Em face desse anticonsumismo retrógrado, devemos propugnar um consumismo criterioso, proporcionado, em que as nações mais ricas, longe de imporem às mais pobres condições de vida quase insustentáveis, procurem, pelo contrário, estimular a produção desses irmãos pobres, proporcionando-lhes salários e níveis de existência alentadores, os quais dêem a estes o gosto de um consumo saboroso e aprazível, que os estimule a trabalhar sempre mais.

"Dinheiro – deveriam dizer os povos mais ricos – podereis obter de nós, desde que trabalheis. Sede homens produtivos, procurai atrair sobre vós, à força de trabalho, todo o bem que desejardes. Só se baldados, sem culpa vossa, esses meritórios esforços, estendei-nos a mão para pedir ajuda. Reconhecemos, em tal caso, que será obrigação nossa atender vosso justo pedido, de modo que renunciaremos de bom grado ao que nos é supérfluo, para assim vos proporcionar o que vos é necessário".

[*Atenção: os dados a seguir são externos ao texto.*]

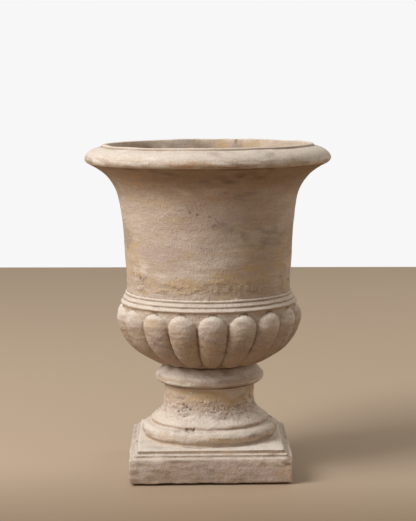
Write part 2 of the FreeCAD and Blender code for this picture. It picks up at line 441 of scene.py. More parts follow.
@dataclass(frozen=True)
class Metal:
    """Dull plumbing metal with tarnish in patches."""

    name: str
    bright: tuple
    tarnish: tuple
    roughness: float

    def build(self) -> Material:
        """Build the finish.

        Returns:
            The material.
        """
        tree = Tree(self.name)
        patches = tree.noise(160.0, 5.0, 0.6)
        scratches = tree.noise(900.0, 2.0, 0.5, 0.0, tree.stretched(0.2, 3.0))
        share = (patches + scratches * 0.3).step(0.5, 0.85)
        colour = tree.mix(share, self.bright, self.tarnish)
        shader = {
            "Base Color": colour,
            "Metallic": 1.0,
            "Roughness": (share * 0.3 + self.roughness).clamped(),
        }
        return tree.finish(shader, [(scratches, 0.6), (patches, 0.4)], 0.0002)


@dataclass(frozen=True)
class Rubber:
    """Matt black rubber, dusty."""

    name: str = "dusty_rubber"

    def build(self) -> Material:
        """Build the finish.

        Returns:
            The material.
        """
        tree = Tree(self.name)
        dust = tree.noise(190.0, 4.0, 0.6)
        colour = tree.mix(dust.step(0.45, 0.8) * 0.5, tint(26, 25, 24), tint(96, 88, 78))
        shader = {"Base Color": colour, "Roughness": (dust * 0.3 + 0.6).clamped()}
        return tree.finish(shader, [(dust, 1.0)], 0.0003)


# ---- outlines ----


@dataclass(frozen=True)
class Run:
    """One stretch of an outline, from the run before it to the last of its own points.

    points are (radius, level); rows is how many rows of the grid it gets; a curved run is a smooth
    curve through its points, any other is straight from point to point.
    """

    points: tuple
    rows: int
    curved: bool = False


def smooth_curve(points: Array, spacing: float) -> Array:
    """Points along a smooth curve: cubic pieces whose slope at each point is that of its neighbours.

    Args:
        points: the points that the curve passes, one a row.
        spacing: about how far apart the new points are.

    Returns:
        The new points, without the last.
    """
    gaps = np.linalg.norm(np.diff(points, axis=0), axis=1)
    reach = np.concatenate([[0.0], np.cumsum(gaps)])
    slopes = np.gradient(points, reach, axis=0)
    count = max(4, int(reach[-1] / spacing))
    along = np.linspace(0, reach[-1], count, endpoint=False)
    piece = np.clip(np.searchsorted(reach, along, side="right") - 1, 0, len(gaps) - 1)
    width = gaps[piece][:, None]
    t = (along - reach[piece])[:, None] / width
    start, end = points[piece], points[piece + 1]
    leave, arrive = slopes[piece] * width, slopes[piece + 1] * width
    return (
        (2 * t**3 - 3 * t**2 + 1) * start
        + (t**3 - 2 * t**2 + t) * leave
        + (3 * t**2 - 2 * t**3) * end
        + (t**3 - t**2) * arrive
    )


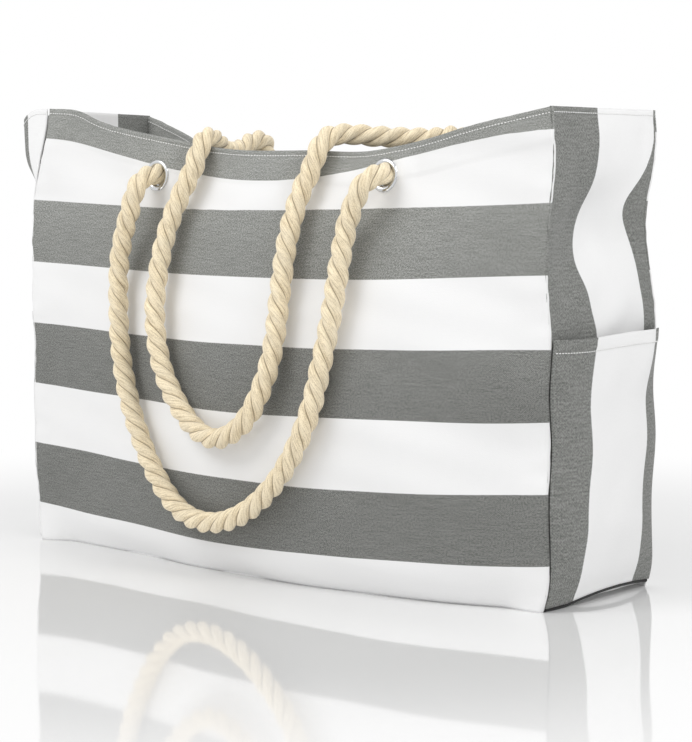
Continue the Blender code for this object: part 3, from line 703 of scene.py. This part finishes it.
def makeEyelets():
    chrome = plainMaterial("polished steel", (0.70, 0.71, 0.72, 1), 0.16, 1.0, 240.0, 0.00003, 0.08)
    bore, flange, crown = eyelet["bore"], eyelet["flange"], eyelet["crown"]
    rim = (flange - bore) / 2
    stack = canvas["layer"] + canvas["thickness"]
    profile = [(bore, -stack - 0.0012)]
    profile += [(bore + rim - rim * np.cos(a), 0.0003 + crown * np.sin(a)) for a in np.linspace(0, pi, 13)]
    profile += [(flange, 0.0), (bore + 0.0008, 0.0), (bore + 0.0008, -stack - 0.0003),
                (bore + 0.0022, -stack - 0.0006), (bore + 0.0020, -stack - 0.0016),
                (bore + 0.0006, -stack - 0.0018)]
    profile = np.array(profile)
    steps = eyelet["steps"]
    angles = np.arange(steps) * 2 * pi / steps
    ring = np.stack([profile[:, None, 0] * np.cos(angles), profile[:, None, 0] * np.sin(angles),
                     np.broadcast_to(profile[:, None, 1], (len(profile), steps))], axis=-1)
    faces = tubeFaces(len(profile), steps, closed=True)
    for which, depth, outward in (("front", frontDepth, 1), ("back", backDepth, -1)):
        for hand, side in (("left", -1), ("right", 1)):
            place = np.array(plateFrame(depth, side, outward))
            points = ring.reshape(-1, 3) @ place[:3, :3].T + place[:3, 3]
            made = makeMesh(which + "Eyelet" + hand.title(), points, faces, chrome)
            made.data.set_sharp_from_angle(angle=radians(50))
            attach(made, "root")
            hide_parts(f"{which}_eyelet_{hand}")
            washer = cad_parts[f"{which}_eyelet_washer_{hand}"]
            washer.data.materials.clear()
            washer.data.materials.append(chrome)


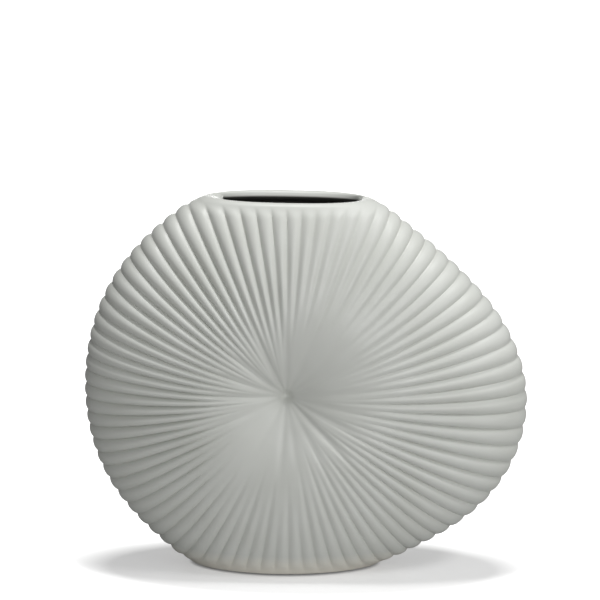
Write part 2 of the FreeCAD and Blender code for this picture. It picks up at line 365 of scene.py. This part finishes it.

Fazer do convívio mundial uma liga em que os povos mais capazes trabalhem inutilmente, sem vantagem própria, em benefício dos incapazes, preguiçosos, vadios... isso é inaceitável.

A glorificação da vadiagem é própria do socialismo e do comunismo, não da civilização cristã e da doutrina católica.

É, entretanto, para onde conduz o anticonsumismo, ocioso e beberrão, inimigo da civilização, do bem-estar e do bem viver de todos os homens.